Our visit ended at the Jardin des Plantes, where we walked slowly and found the petting zoo full of goats, where one of the goats made an enthusiastic effort to eat Sydney's dress.
I got on the TGV back to Paris with my huge suitcase, two bottles of local wine, and cakes from my favorite bakeries, a weekend well spent, and feeling rested in preparation for starting my classes at Sciences Po.
International affairs major, author, and wannabe ballerina takes on Paris, France for the first time.
Monday, January 26, 2015
Friday, January 16, 2015
L'arrivée
I arrived in Paris two days ago at 7 in the morning, landing in Charles de Gaulle airport. I've spent a lot of time in CDG, but I've never actually stepped out of the airport (it's always the connection hub for Nantes and Rabat), and the other three times I was in Paris, I arrived by train or car. After explaining to the surprised program manager that my big suitcase was in Nantes and I was not going to be living out of a carry-on, I was tucked away on a shuttlebus and ferried through Paris morning traffic from the airport to the 13th. After about an hour commute, I got to the apartment and was met by two American Comforts of Home workers, who kindly introduced me to the apartment.
I paid the extra deposit for a single and I ended up with one roommate, Kathy, and we also ended up with an apartment meant for four people. Alongside two enormous bedrooms, we have a dining nook, a kitchen, bathroom, and a living room with too much extra space. Since I showed up first, I got pick of the two bedrooms, and chose the dark one with the large closet.
I slipped downstairs after unpacking so that I could hop over to the tiny grocery store just to the side of our apartment building. I bought the basics, namely tea and puff pastry, and then tried to get back into the building. I got past the front door easily enough, but right when I'd arrived, the Comforts of Home staff had switched out the key I'd been given at the airport for one in a brown envelope. It turned out to be the key to the old lock, and after struggling with the key for about twenty minutes, I finally called the staff. Quite frankly, I'm glad I had this issue so early in the visit. Also, Comforts of Home arrived almost immediately and helped me back in and were so sweet that I didn't even mind.
Our welcome program at Sciences Po started today, and instead of allowing us time to adjust to Paris and explore the city, they herded us into a lecture hall and managed to find thirty dozen different ways to say "we're so happy to have you here at Sciences Po" and spat business hours and email addresses at us without offering corresponding papers. We finally made it through a frankly useless tour with a guide whose words barely left her mouth and sprinted off to Monoprix to stock up on supplies. One electric kettle, a collection of green teas, a hairdryer, two laundry baskets, and a whole bunch of food later, we walked out and braved the metro.
With the mushrooms, ham bits, eggs, creme fraiche, and a sheet of puff pastry, I tossed together a little quiche in our new pie/cake pan and Kathy boiled up some ravioli and we felt especially grown up and plan on continuing our cooking adventures.
Paris so far has been limited to an odd tour and a lecture hall, but I know that after a few weekends I'll discover a few gems.
I paid the extra deposit for a single and I ended up with one roommate, Kathy, and we also ended up with an apartment meant for four people.
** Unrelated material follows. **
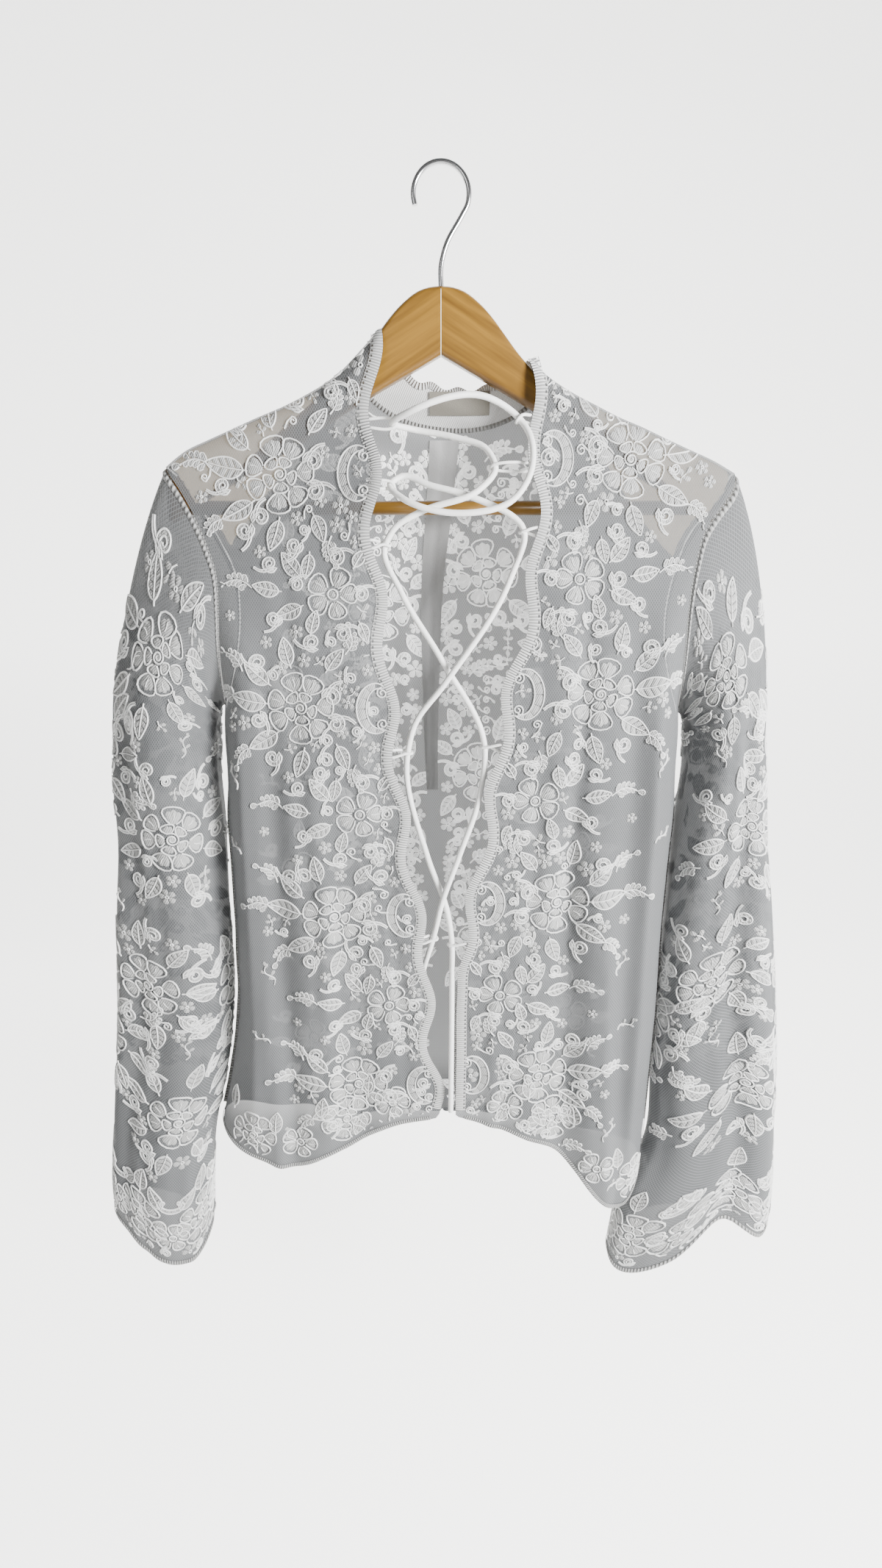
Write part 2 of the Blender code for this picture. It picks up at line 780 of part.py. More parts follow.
def sleeve_oval(side, drops):
    """One ring of the arm, with its own drop for each place round it."""
    around = np.arange(SLEEVE_SIDES) / SLEEVE_SIDES
    angle = 2 * math.pi * around
    sections = SLEEVE_SECTIONS[side]
    outer = column_at(sections, "outer", "drop", drops)
    inner = column_at(sections, "inner", "drop", drops)
    front = column_at(sections, "front", "drop", drops)
    back = column_at(sections, "back", "drop", drops)
    middle_y = (front + back) / 2
    x = (outer + inner) / 2 + (outer - inner) / 2 * np.cos(angle)
    y = middle_y - (back - front) / 2 * np.sin(angle)
    return np.stack([x, y, -drops * np.ones(SLEEVE_SIDES)], axis=1)


def cuff_drops(side):
    around = np.arange(SLEEVE_SIDES) / SLEEVE_SIDES
    rows = CUFF_EDGE[side]
    keys = [row.around for row in rows] + [1.0]
    values = [row.drop for row in rows] + [rows[0].drop]
    return smooth_values(keys, values, around)


def sleeve_surface(side):
    """The rings of one sleeve, from the armhole to the cuff."""
    around = np.arange(SLEEVE_SIDES) / SLEEVE_SIDES
    topness = (1 + np.cos(2 * math.pi * around)) / 2
    frontness = -np.sin(2 * math.pi * around)
    leaving = np.stack([side * (0.95 - 0.45 * topness), 0.25 * frontness, -0.25 - 0.62 * topness], axis=1)
    leaving /= np.linalg.norm(leaving, axis=1, keepdims=True)
    start = armhole_ring(side) + leaving * ARMHOLE_STEP
    first_drop = SLEEVE_SECTIONS[side][0].drop
    end = sleeve_oval(side, np.full(SLEEVE_SIDES, float(first_drop)))
    stretch = np.linalg.norm(end - start, axis=1, keepdims=True)
    start_pull = leaving * stretch * 0.7
    end_pull = np.array([0.0, 0.0, -1.0]) * stretch * 0.8
    rings = []
    for part in np.linspace(0.0, 1.0, SLEEVE_HEAD_RINGS):
        ring = (2 * part**3 - 3 * part**2 + 1) * start + (part**3 - 2 * part**2 + part) * start_pull
        ring = ring + (3 * part**2 - 2 * part**3) * end + (part**3 - part**2) * end_pull
        rings.append(ring)
    lowest = cuff_drops(side)
    for part in np.linspace(0.0, 1.0, SLEEVE_ARM_RINGS + 1)[1:]:
        rings.append(sleeve_oval(side, first_drop + (lowest - first_drop) * part))
    places = np.array(rings)
    normals = normals_of(places, True)
    middle = places.mean(axis=1, keepdims=True)
    outward = np.sign((normals * (places - middle)).sum(axis=2, keepdims=True))
    lift = np.zeros(places.shape[:2])
    for crease in SLEEVE_CREASES[side]:
        drop = -places[..., 2]
        fade = smooth_step((drop - crease.top) / 80.0) * smooth_step((crease.bottom + 60.0 - drop) / 120.0)
        apart = (around - crease.around + 0.5) % 1.0 - 0.5
        lift += crease.lift * fade * np.exp(-((apart / crease.width) ** 2))[None, :]
    return places + normals * outward * lift[..., None]


def make_sleeves():
    for side, name in ((LEFT, "sleeve_left"), (RIGHT, "sleeve_right")):
        cloth_wall(name, sleeve_surface(side), closed=True)


def pad_surfaces(side):
    """The outer and the inner surface of one shoulder pad, under the cloth and over the hanger."""
    tip_x, end_x = PAD_ENDS[side]
    depth_outside = LAYER_STEP + PAD_EASE
    shares = np.linspace(0.0, 1.0, PAD_COLUMNS)
    places = np.zeros((PAD_ROWS, PAD_COLUMNS, 3))
    thickness = np.zeros((PAD_ROWS, PAD_COLUMNS))
    for column, share in enumerate(shares):
        x = tip_x + (end_x - tip_x) * share
        front = float(column_at(PAD_FORM, "front_reach", "share", share))
        back = float(column_at(PAD_FORM, "back_reach", "share", share))
        full = float(column_at(PAD_FORM, "thickness", "share", share))
        for row in range(PAD_ROWS):
            along = -1 + 2 * row / (PAD_ROWS - 1)
            facing = FRONT if along < 0 else BACK
            reach = front if facing == FRONT else back
            fall = reach * abs(along) ** 1.6
            armhole_x = float(column_at(OUTER_EDGE[side], "x", "drop", crest_drop(x) + fall))
            at_x = x if fall < PAD_CREST else side * min(side * x, side * armhole_x - PAD_ARMHOLE_GAP)
            places[row, column] = body_point(side, facing, at_x, float(crest_drop(at_x)) + fall)
            places[row, column, 2] = -(float(crest_drop(at_x)) + fall)
            thickness[row, column] = PAD_THINNEST + (full - PAD_THINNEST) * (1 - along**4)
    normals = normals_of(places, False)
    outward = np.sign(normals[..., 2:3] + 1e-9 + normals[..., 1:2] * np.sign(places[..., 1:2]))
    normals = normals * outward
    return places - normals * depth_outside, places - normals * (depth_outside + thickness[..., None])


def make_pads():
    for side, name in ((LEFT, "shoulder_pad_left"), (RIGHT, "shoulder_pad_right")):
        outside, inside = pad_surfaces(side)
        mesh = surface_mesh(name, outside, False)
        shape = bmesh.new()
        shape.from_mesh(mesh)
        flat_inside = inside.reshape(-1, 3)
        flat_outside = outside.reshape(-1, 3)
        made = bmesh.ops.extrude_face_region(shape, geom=shape.faces[:])
        for part in made["geom"]:
            if isinstance(part, bmesh.types.BMVert):
                gaps = np.linalg.norm(flat_outside - np.array(part.co) / MM, axis=1)
                part.co = flat_inside[int(np.argmin(gaps))] * MM
        face_outwards(shape)
        shape.to_mesh(mesh)
        shape.free()
        object_of(name, mesh, colour_of(name, (0.72, 0.66, 0.56), 0.85))


def tube(name, points, diameter, resolution, material):
    curve = bpy.data.curves.new(name, "CURVE")
    curve.dimensions = "3D"
    curve.bevel_depth = diameter / 2 * MM
    curve.bevel_resolution = resolution
    curve.use_fill_caps = True
    spline = curve.splines.new("POLY")
    spline.points.add(len(points) - 1)
    for point, place in zip(spline.points, points):
        point.co = (*(place * MM), 1.0)
    body = bpy.data.objects.new(name, curve)
    bpy.context.scene.collection.objects.link(body)
    curve.materials.append(material)
    return body


def cord_places():
    return smooth_path([(bend.x, bend.y, -bend.drop) for bend in CORD_ROUTE], CORD_POINTS)


def make_lacing_cord():
    tube("lacing_cord", cord_places(), CORD_DIAMETER, 2, colour_of("lacing_cord", (0.85, 0.84, 0.82), 0.6))


def wrong_side_place(side, x, drop):
    """A loop's place behind the front, just clear of it."""
    place = body_point(side, FRONT, x, drop)
    return place + (0.0, CLOTH_WALL / 2 + SEAM_GAP + LOOP_DIAMETER / 2 + WRONG_SIDE_EASE, 0.0)


def make_lace_loops():
    """Each loop runs from the wrong side of the front edge, round the cord and back."""
    points = cord_places()
    numbers = np.arange(len(points))
    between = np.linspace(0, len(points) - 1, CORD_STEPS_BETWEEN * len(points))
    directions = np.gradient(points, axis=0)
    cord = np.stack([np.interp(between, numbers, points[:, axis]) for axis in range(3)], axis=1)
    along = np.stack([np.interp(between, numbers, directions[:, axis]) for axis in range(3)], axis=1)
    counts = {LEFT: 0, RIGHT: 0}
    for loop in LACE_LOOPS:
        counts[loop.side] += 1
        name = f"lace_loop_{'left' if loop.side == LEFT else 'right'}_{counts[loop.side]}"
        nearest = int(np.argmin(np.linalg.norm(cord - (loop.tip_x, loop.depth, -loop.drop), axis=1)))
        centre = cord[nearest]
        tangent = along[nearest] / np.linalg.norm(along[nearest])
        outward = np.array([-loop.side, 0.0, 0.0]) + loop.side * tangent * tangent[0]
        outward /= np.linalg.norm(outward)
        beside = np.cross(tangent, outward)
        if beside[2] < 0:
            beside = -beside
        reach = (CORD_DIAMETER + LOOP_DIAMETER) / 2 + loop.ease
        turns = [math.radians(angle) for angle in (90, 54, 18, -18, -54, -90)]
        round_cord = [centre + reach * (math.cos(turn) * outward + math.sin(turn) * beside) for turn in turns]
        edge_x = opening_x(loop.side, loop.drop)
        root_drop = -centre[2]
        spreads = ((loop.root_x, LOOP_DIAMETER * 0.8), (edge_x, reach * 0.85))
        upper = [wrong_side_place(loop.side, x, root_drop - spread) for x, spread in spreads]
        lower = [wrong_side_place(loop.side, x, root_drop + spread) for x, spread in reversed(spreads)]
        route = np.array(upper + round_cord + lower)
        tube(name, route, LOOP_DIAMETER, 1, colour_of(name, (0.84, 0.83, 0.81), 0.6))


def make_hanger_arms():
    """Two flat wooden arms that meet in a mitre at the middle, each with a blind hole for the bar."""
    for side, name in ((LEFT, "hanger_arm_left"), (RIGHT, "hanger_arm_right")):
        top = smooth_path([(edge.x, edge.drop) for edge in ARM_TOP], 18)
        outline = [tuple(place) for place in top] + [(edge.x, edge.drop) for edge in ARM_UNDERSIDE]
        shape = bmesh.new()
        face_y = -ARM_THICKNESS / 2
        corners = []
        for x, drop in outline:
            place_x = side * max(x, MITRE_GAP / 2)
            corners.append(shape.verts.new((place_x * MM, face_y * MM, -drop * MM)))
        face = shape.faces.new(corners)
        made = bmesh.ops.extrude_face_region(shape, geom=[face])
        moved = [part for part in made["geom"] if isinstance(part, bmesh.types.BMVert)]
        bmesh.ops.translate(shape, vec=(0.0, ARM_THICKNESS * MM, 0.0), verts=moved)
        face_outwards(shape)
        mesh = bpy.data.meshes.new(name)
        shape.to_mesh(mesh)
        shape.free()
        arm = object_of(name, mesh, colour_of(name, (0.55, 0.33, 0.13), 0.35))
        rounding = arm.modifiers.new("Rounded edges", "BEVEL")
        rounding.width = ARM_EDGE_ROUND * MM
        rounding.segments = 1
        rounding.limit_method = "ANGLE"
        rounding.angle_limit = math.radians(60)
        hole = arm.modifiers.new("Bar hole", "BOOLEAN")
        hole.operation = "DIFFERENCE"
        hole.object = bar_cutter(side)


def bar_mesh(name, half_length, diameter, sides=16):
    shape = bmesh.new()
    bmesh.ops.create_cone(
        shape,
        cap_ends=True,
        segments=sides,
        radius1=diameter / 2 * MM,
        radius2=diameter / 2 * MM,
        depth=2 * half_length * MM,
    )
    bmesh.ops.rotate(shape, verts=shape.verts, cent=(0, 0, 0), matrix=Matrix.Rotation(math.pi / 2, 3, "Y"))
    bmesh.ops.translate(shape, verts=shape.verts, vec=(0.0, 0.0, -BAR_DROP * MM))
    mesh = bpy.data.meshes.new(name)
    shape.to_mesh(mesh)
    shape.free()
    return mesh


def bar_cutter(side):
    name = f"bar_hole_{'left' if side == LEFT else 'right'}"
    mesh = bar_mesh(name, BAR_HALF_LENGTH + BAR_HOLE_CLEARANCE / 2, BAR_DIAMETER + BAR_HOLE_CLEARANCE)
    cutter = bpy.data.objects.new(name, mesh)
    bpy.context.scene.collection.objects.link(cutter)
    cutter.hide_render = True
    cutter.display_type = "WIRE"
    return cutter


def make_hanger_bar():
    mesh = bar_mesh("hanger_bar", BAR_HALF_LENGTH, BAR_DIAMETER)
    bar = object_of("hanger_bar", mesh, colour_of("hanger_bar", (0.55, 0.33, 0.13), 0.35))
    bar.data.shade_smooth()


def make_hanger_hook():
    radius = HOOK_INNER_RADIUS + WIRE_DIAMETER / 2
    centre = np.array([0.0, 0.0, -HOOK_INNER_RADIUS])
    stem_foot = -ARM_TOP[0].drop - STEM_SUNK
    stem = [np.array(place) for place in ((0.0, 0.0, stem_foot), (0.0, 0.0, -56.0), (3.0, 0.0, -45.0))]
    turns = [math.radians(angle) for angle in np.arange(-40, 201, 20)]
    arc = [centre + radius * np.array([math.cos(turn), 0.0, math.sin(turn)]) for turn in turns]
    points = smooth_path(stem + arc, 26)
    tube("hanger_hook", points, WIRE_DIAMETER, 3, colour_of("hanger_hook", (0.7, 0.7, 0.7), 0.25, 1.0))


def main():
    for found in list(bpy.data.objects):
        bpy.data.objects.remove(found, do_unlink=True)
    make_fronts()
    make_backs()
    make_neck_band()
    make_neck_label()
    make_seam_allowance()
    make_sleeves()
    make_pads()
    make_lacing_cord()
    make_lace_loops()
    make_hanger_arms()
    make_hanger_bar()
    make_hanger_hook()


main()
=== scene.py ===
"""Dresses a packed lace shirt on its hanger: net panels, raised motifs, borders, lacing, pads and wood.

Run it as a script, or from the text editor. The tables are in millimetres. x runs to the viewer's right,
y away from the viewer, and a drop is a distance below the rod. Left and right are the viewer's.
"""

import math
from collections import namedtuple

import bmesh
import bpy
import numpy as np
from mathutils import Matrix, Vector


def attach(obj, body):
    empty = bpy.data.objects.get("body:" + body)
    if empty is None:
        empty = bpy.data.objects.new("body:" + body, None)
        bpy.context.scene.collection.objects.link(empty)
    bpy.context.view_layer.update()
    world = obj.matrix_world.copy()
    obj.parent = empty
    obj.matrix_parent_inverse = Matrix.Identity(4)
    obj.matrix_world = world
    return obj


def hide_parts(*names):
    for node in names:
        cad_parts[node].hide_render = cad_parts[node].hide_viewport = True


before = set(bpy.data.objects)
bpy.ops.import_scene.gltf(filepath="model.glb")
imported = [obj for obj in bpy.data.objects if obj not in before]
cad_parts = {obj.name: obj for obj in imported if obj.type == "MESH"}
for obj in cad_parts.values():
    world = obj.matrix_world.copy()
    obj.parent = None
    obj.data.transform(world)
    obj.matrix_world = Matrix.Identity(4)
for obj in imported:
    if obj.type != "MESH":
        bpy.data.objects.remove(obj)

bl_info = {
    "name": "Lace shirt on a hanger",
    "version": (1, 0, 0),
    "blender": (4, 5, 0),
    "location": "View3D > Sidebar > Lace shirt",
    "description": "Dresses the lace shirt: net, motifs, borders, lacing, pads and hanger",
    "category": "Object",
}

MM = 0.001
LEFT = -1
RIGHT = 1
FRONT = -1
BACK = 1

# Form of the cloth, as in the solids
SEAM_GAP = 0.3
LAYER_STEP = 1.3
CREST_HALF = 12.0
CREST_FALL = 15.0
FALL_TO_FULL_DEPTH = 150.0
SIDE_REACH = 34.0
SIDE_TURN_LENGTH = 36.0
SCALLOP_PITCH = 78.0
SCALLOP_HEIGHT = 4.0
NECK_SCALLOP_PITCH = 19.0
NECK_SCALLOP_HEIGHT = 1.6
PAD_THINNEST = 1.4
PAD_EASE = 0.6
PAD_CREST = 12.0
PAD_ARMHOLE_GAP = 5.0
LABEL_LEFT = -8.0
LABEL_WIDTH = 42.0
LABEL_TOP = 127.5
LABEL_HEIGHT = 15.0
CORD_DIAMETER = 4.2
LOOP_DIAMETER = 2.0
WRONG_SIDE_EASE = 0.3
ARM_THICKNESS = 12.0
BAR_DIAMETER = 9.5
BAR_DROP = 205.0
BAR_HALF_LENGTH = 184.0
WIRE_DIAMETER = 3.6
HOOK_INNER_RADIUS = 16.0
STEM_SUNK = 0.9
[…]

Alongside two enormous bedrooms, we have a dining nook, a kitchen, bathroom, and a living room with too much extra space. Since I showed up first, I got pick of the two bedrooms, and chose the dark one with the large closet.
I slipped downstairs after unpacking so that I could hop over to the tiny grocery store just to the side of our apartment building. I bought the basics, namely tea and puff pastry, and then tried to get back into the building. I got past the front door easily enough, but right when I'd arrived, the Comforts of Home staff had switched out the key I'd been given at the airport for one in a brown envelope. It turned out to be the key to the old lock, and after struggling with the key for about twenty minutes, I finally called the staff. Quite frankly, I'm glad I had this issue so early in the visit. Also, Comforts of Home arrived almost immediately and helped me back in and were so sweet that I didn't even mind.
Our welcome program at Sciences Po started today, and instead of allowing us time to adjust to Paris and explore the city, they herded us into a lecture hall and managed to find thirty dozen different ways to say "we're so happy to have you here at Sciences Po" and spat business hours and email addresses at us without offering corresponding papers. We finally made it through a frankly useless tour with a guide whose words barely left her mouth and sprinted off to Monoprix to stock up on supplies. One electric kettle, a collection of green teas, a hairdryer, two laundry baskets, and a whole bunch of food later, we walked out and braved the metro.
With the mushrooms, ham bits, eggs, creme fraiche, and a sheet of puff pastry, I tossed together a little quiche in our new pie/cake pan and Kathy boiled up some ravioli and we felt especially grown up and plan on continuing our cooking adventures.
Paris so far has been limited to an odd tour and a lecture hall, but I know that after a few weekends I'll discover a few gems.